L'impression d'une nouvelle traduction de la Bible avait été voulue par Henri VIII d'Angleterre pour en doter toutes les églises de son royaume. Elle fut préparée sous la direction de Myles Coverdale (ca 1488-1569) qui avait déjà publié une première traduction anglaise de la Bible en 1535. Il reprit pour l'essentiel sa traduction et y mêla également des éléments empruntés aux traductions de William Tyndale (1525-1530) et de John Rogers (sous le nom de Thomas Matthew, 1537). L'opération de fabrication matérielle, supervisée sur place par Coverdale, fut confiée à deux marchands-libraires londoniens, Richard Grafton (ca 1511-1572) et Edward Whitchurch (mort en 1561) qui se tournèrent vers l'imprimeur François Regnault, de longue date au service d'ecclésiastiques anglais.
La lettre de Caillaud, commis à l'examen de la Bible anglaise par le chancelier Antoine Du Bourg à la suite de plaintes et de dénonciations émanant, semble-t-il, de milieux professionnels du livre parisien, témoigne des conditions de réalisation de cette Bible à Paris (où le papier de qualité était jugé plus abondant). Elle illustre également la position d'un magistrat parisien, dont on ne sait par ailleurs rien des options religieuses mais qui marquait ici son peu d'empressement à condamner l'ouvrage et qui prenait à l'évidence le parti des réformés dans ces conclusions, où il s'en remettait au bon sens du croyant qui ne devrait pas tant attacher d'importance à la valeur des mots et s'appuyer au contraire sur la ferveur de sa foi.

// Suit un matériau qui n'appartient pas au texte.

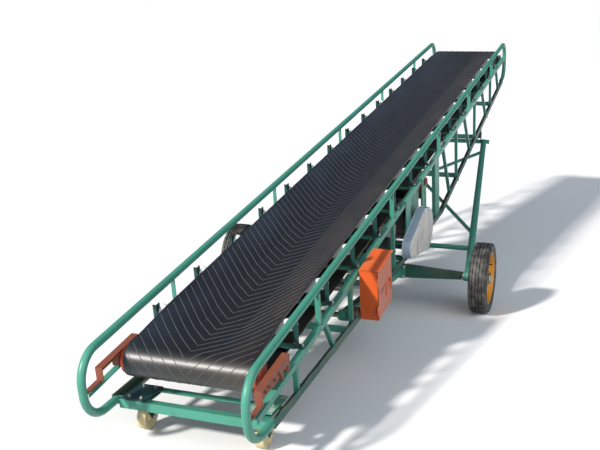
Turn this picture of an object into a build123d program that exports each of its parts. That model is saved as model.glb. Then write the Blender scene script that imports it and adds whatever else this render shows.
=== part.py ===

Du Bourg avait-il choisi Caillaud en connaissance de cause ? Le premier acte d'importance que le deuxième chancelier de François Ier scella, le jour même de son accession à la charge de chancelier de France (16 juillet 1535), fut une déclaration royale qui suspendait les poursuites contre les hérétiques, à condition de retour et d'abjuration. Du Bourg manifesta par ailleurs, durant tout son bref cancellariat, une réelle volonté d'indépendance vis-à-vis de la Faculté de théologie, politique que relayait manifestement Caillaud qui se montrait peu enclin à criminaliser l'affaire. En l'état des recherches, il est impossible de savoir si la réception de la lettre de Caillaud provoqua la rédaction immédiate d'un privilège d'impression (peut-être une des raisons de la commission donnée par Du Bourg à Caillaud). Celui que l'on possède, en latin, non daté et sous forme de copie conservée à la British Library, ne permet pas de trancher. Il s'agit peut-être seulement d'un projet, d'autant que Du Bourg décéda accidentellement six jours plus tard, le 28 octobre 1538 à Laon. Si la lettre fut bien remise au chancelier, le temps lui manqua sans doute pour donner une suite favorable à cette enquête et placer l'impression sous la protection royale.
Son successeur Guillaume Poyet n'est pas spécialement connu pour sa tolérance envers les réformés et son inclination religieuse rencontra en outre les nouvelles orientations que le roi de France imprimait alors à sa politique étrangère. Soucieux de donner de la consistance à la Trêve de Nice signée avec Charles Quint le 18 juin 1538, François Ier marquait en effet de plus en plus son hostilité à l'égard d'un roi d'Angleterre qui lui était moins directement utile. Dans ces conditions, il laissa l'inquisiteur général arrêter le 17décembre 1538 l'imprimeur Regnault, et saisir les exemplaires déjà imprimés, au nombre de 2 500, ou peut-être seulement 2 000. Ils furent vendus pour partie au poids du papier à des merciers parisiens et le reste fut brûlé sur ordre du lieutenant criminel au Châtelet de Paris. Le matériel de Regnault put malgré tout être récupéré par les Anglais qui firent paraître la Great Bible en avril 1539 à Londres, première des six éditions anglaises que connut l'ouvrage jusqu'en 1541.